# start of Data for processing

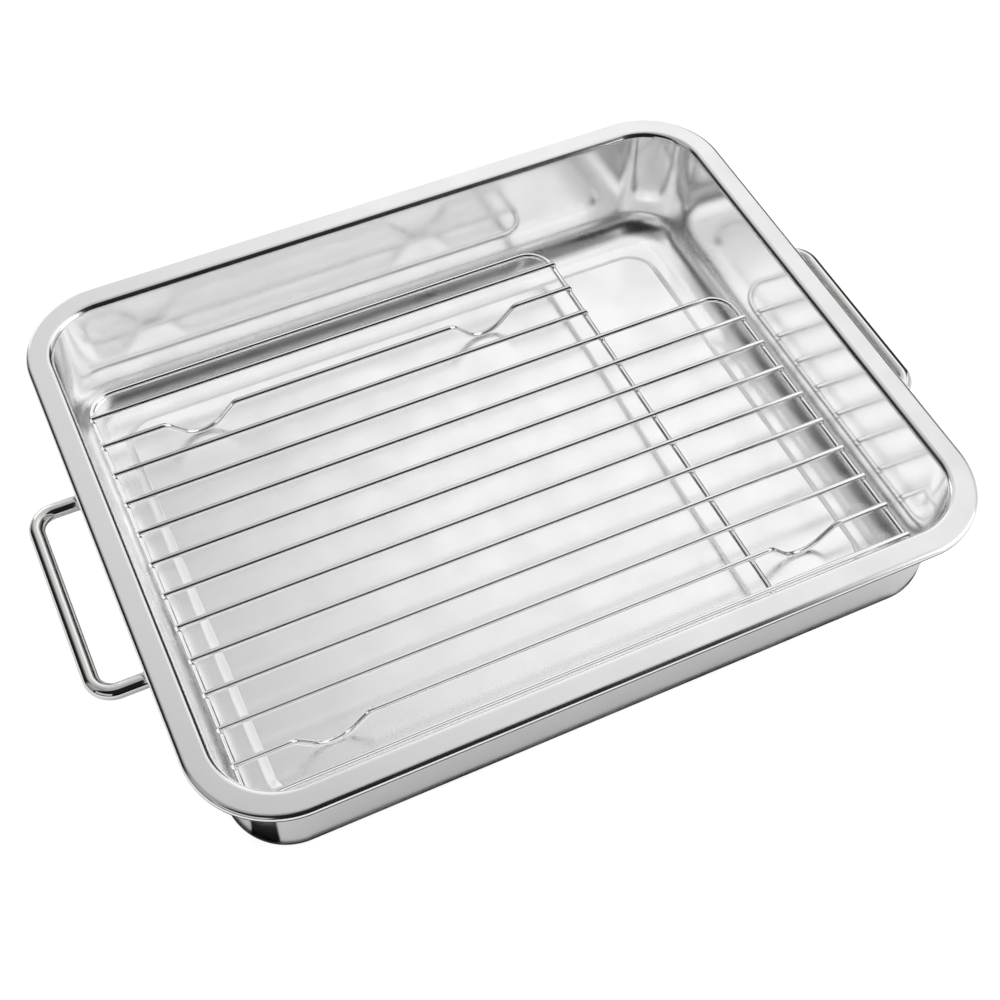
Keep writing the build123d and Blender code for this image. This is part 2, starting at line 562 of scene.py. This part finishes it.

# end of Data for processing
# start of Data for processing

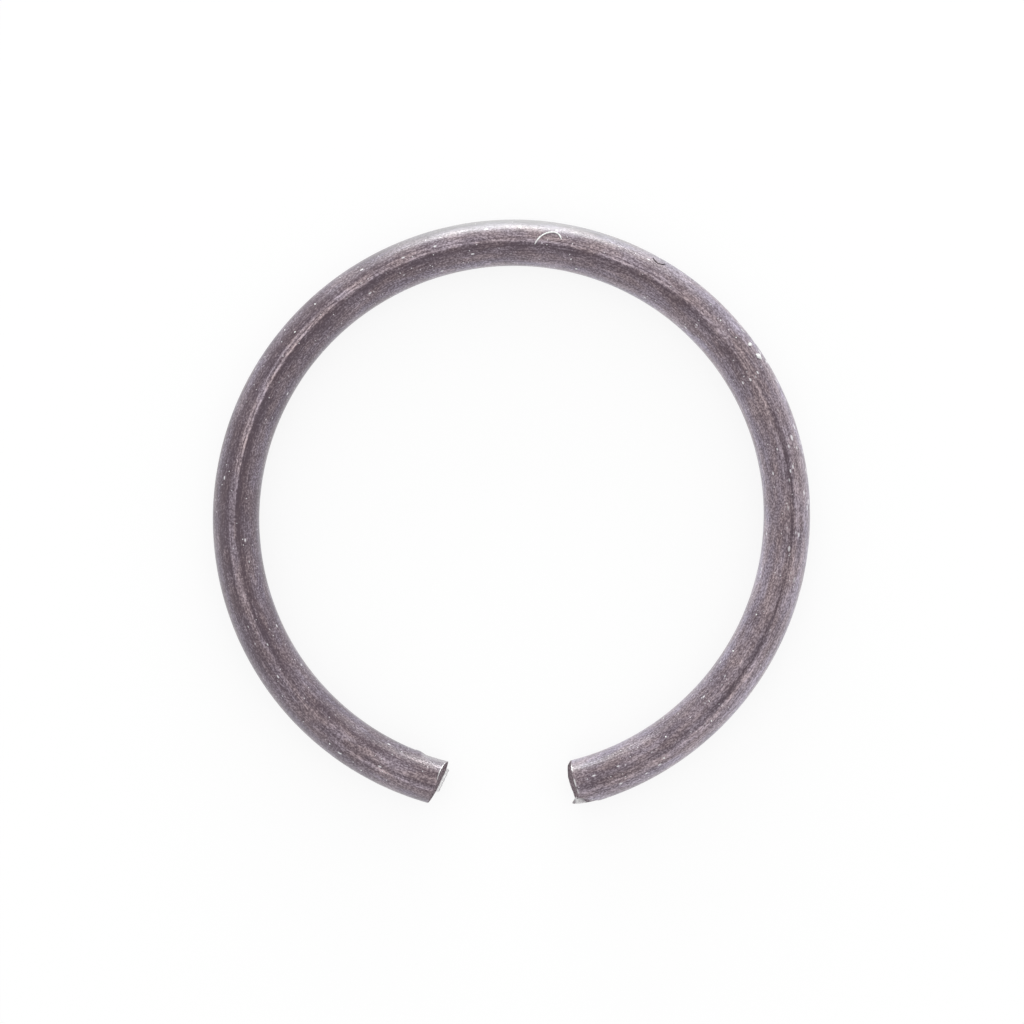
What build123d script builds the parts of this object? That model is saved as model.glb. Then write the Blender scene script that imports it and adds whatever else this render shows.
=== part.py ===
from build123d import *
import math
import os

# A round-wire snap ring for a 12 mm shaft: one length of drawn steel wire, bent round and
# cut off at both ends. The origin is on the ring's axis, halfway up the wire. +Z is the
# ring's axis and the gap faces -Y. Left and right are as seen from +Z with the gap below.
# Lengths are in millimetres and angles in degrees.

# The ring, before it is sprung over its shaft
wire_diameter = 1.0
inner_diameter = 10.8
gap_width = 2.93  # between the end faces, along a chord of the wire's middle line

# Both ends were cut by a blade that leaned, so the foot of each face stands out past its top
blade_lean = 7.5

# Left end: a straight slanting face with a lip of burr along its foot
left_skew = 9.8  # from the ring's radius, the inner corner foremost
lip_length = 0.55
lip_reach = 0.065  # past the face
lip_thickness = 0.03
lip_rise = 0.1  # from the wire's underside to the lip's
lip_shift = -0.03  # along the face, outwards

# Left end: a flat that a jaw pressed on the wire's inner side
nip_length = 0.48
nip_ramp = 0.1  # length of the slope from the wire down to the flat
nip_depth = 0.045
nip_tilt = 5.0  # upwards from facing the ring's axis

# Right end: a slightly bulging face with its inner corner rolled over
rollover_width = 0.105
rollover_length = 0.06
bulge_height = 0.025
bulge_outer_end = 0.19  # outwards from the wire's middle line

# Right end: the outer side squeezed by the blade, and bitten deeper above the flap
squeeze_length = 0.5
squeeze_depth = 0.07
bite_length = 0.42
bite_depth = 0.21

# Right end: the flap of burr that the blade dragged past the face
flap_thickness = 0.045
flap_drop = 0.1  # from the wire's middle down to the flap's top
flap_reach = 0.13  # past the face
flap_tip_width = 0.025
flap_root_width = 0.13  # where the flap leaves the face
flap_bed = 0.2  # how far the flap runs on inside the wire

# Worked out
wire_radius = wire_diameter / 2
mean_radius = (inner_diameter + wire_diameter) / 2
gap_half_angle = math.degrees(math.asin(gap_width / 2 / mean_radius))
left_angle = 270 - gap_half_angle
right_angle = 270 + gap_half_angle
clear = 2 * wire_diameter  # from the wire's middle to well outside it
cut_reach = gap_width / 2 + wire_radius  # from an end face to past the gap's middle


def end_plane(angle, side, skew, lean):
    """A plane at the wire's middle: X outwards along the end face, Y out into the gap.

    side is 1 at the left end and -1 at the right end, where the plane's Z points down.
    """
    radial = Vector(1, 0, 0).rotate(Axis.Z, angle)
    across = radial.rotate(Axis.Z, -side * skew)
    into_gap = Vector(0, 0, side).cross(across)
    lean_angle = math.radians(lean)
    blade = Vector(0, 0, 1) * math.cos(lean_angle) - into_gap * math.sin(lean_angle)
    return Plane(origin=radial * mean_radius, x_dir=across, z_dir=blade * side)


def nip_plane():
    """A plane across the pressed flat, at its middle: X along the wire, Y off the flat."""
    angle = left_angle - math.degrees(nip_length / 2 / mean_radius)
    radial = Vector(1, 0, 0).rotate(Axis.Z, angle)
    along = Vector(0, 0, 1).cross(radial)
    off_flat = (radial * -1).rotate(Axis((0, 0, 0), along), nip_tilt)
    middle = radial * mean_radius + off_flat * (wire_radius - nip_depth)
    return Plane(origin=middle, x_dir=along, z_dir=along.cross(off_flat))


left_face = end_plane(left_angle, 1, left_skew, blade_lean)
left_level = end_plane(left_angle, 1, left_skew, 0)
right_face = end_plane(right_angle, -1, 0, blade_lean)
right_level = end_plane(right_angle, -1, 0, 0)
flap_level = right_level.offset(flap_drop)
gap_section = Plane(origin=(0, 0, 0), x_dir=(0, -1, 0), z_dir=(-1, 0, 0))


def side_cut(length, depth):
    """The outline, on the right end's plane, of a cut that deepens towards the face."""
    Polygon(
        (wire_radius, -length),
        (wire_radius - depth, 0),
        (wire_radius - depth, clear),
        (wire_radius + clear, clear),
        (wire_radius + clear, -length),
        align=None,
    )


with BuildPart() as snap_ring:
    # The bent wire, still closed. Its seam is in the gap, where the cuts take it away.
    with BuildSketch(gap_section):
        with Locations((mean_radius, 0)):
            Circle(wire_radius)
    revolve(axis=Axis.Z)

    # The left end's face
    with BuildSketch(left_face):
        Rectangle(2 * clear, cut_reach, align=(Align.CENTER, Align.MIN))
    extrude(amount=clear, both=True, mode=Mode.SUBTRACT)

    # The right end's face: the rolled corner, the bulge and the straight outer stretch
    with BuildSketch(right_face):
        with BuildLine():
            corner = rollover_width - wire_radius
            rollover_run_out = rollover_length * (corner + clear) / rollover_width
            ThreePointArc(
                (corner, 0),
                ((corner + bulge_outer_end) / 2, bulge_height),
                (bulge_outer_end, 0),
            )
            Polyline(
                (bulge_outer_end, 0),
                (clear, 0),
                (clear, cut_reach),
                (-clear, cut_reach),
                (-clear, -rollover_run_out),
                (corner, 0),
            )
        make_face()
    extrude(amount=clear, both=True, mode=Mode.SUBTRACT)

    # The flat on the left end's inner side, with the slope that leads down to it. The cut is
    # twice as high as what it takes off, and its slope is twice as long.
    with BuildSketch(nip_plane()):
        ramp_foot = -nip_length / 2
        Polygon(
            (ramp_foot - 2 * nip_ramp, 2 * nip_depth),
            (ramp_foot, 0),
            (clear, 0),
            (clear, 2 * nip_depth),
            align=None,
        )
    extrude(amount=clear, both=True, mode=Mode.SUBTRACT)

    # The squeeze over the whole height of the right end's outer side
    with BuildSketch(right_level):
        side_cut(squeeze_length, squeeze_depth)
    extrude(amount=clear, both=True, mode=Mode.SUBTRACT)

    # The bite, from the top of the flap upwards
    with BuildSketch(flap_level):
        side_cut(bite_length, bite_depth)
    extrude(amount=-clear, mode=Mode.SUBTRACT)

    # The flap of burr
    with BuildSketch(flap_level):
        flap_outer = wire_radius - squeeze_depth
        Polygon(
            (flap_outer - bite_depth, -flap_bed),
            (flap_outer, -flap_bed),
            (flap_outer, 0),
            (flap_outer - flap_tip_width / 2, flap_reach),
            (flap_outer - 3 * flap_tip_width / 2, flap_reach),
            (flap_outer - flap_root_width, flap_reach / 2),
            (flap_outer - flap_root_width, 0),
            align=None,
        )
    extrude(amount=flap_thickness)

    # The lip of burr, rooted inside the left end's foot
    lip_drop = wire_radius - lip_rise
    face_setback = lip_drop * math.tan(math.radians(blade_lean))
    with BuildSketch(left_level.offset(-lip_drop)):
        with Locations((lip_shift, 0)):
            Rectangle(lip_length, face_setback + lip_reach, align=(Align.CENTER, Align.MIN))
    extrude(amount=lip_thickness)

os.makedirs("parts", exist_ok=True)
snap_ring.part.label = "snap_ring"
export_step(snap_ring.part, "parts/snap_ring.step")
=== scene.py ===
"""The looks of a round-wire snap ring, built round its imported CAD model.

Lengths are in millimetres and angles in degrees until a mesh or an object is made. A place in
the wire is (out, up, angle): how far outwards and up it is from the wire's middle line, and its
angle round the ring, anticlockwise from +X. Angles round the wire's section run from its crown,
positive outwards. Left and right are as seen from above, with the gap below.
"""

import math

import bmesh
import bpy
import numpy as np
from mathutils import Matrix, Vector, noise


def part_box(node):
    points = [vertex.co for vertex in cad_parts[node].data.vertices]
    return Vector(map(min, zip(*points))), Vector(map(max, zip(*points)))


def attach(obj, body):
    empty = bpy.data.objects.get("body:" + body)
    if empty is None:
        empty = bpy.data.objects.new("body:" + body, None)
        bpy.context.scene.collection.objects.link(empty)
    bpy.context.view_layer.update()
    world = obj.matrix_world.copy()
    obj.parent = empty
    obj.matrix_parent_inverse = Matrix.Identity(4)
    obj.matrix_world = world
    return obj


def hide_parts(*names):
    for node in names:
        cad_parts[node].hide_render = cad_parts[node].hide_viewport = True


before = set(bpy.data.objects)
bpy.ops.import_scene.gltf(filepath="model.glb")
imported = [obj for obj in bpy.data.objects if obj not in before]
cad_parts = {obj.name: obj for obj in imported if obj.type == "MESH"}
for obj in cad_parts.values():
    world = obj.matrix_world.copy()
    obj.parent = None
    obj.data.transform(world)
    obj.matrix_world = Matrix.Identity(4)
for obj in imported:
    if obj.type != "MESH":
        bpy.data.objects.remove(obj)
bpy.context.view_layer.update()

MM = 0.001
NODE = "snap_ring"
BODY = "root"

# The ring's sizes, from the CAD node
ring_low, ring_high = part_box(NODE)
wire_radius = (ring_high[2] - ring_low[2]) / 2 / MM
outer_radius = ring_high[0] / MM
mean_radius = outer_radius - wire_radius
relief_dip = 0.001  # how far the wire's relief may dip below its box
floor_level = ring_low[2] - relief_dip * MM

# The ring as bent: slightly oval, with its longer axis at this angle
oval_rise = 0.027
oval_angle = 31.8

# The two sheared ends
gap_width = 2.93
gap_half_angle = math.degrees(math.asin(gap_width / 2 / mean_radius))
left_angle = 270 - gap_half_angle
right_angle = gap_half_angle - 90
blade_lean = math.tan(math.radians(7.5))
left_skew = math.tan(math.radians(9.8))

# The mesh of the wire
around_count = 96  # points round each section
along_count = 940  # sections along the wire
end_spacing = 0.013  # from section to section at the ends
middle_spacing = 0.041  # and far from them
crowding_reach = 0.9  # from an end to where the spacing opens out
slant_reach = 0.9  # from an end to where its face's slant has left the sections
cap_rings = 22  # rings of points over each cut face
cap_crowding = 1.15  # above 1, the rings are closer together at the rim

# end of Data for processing
# start of Data for processing

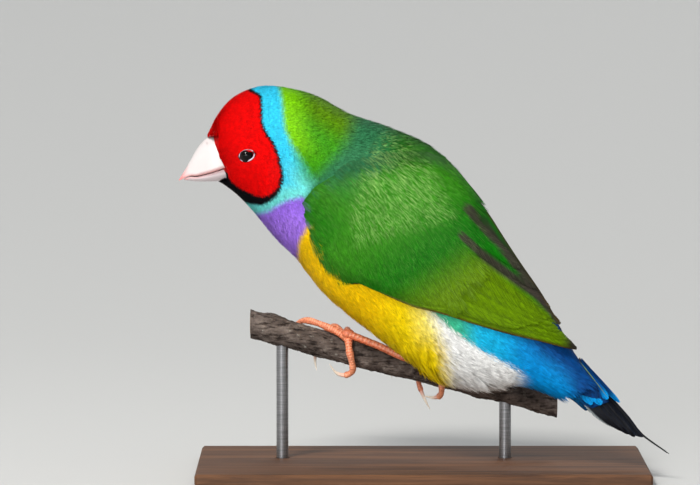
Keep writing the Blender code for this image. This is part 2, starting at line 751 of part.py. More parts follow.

# end of Data for processing

* [Goal of the exercise]: Isolate the lines that hold the word "names" and copy all of them.

* [The answer]:
def hide_parts(*names):
    for node in names:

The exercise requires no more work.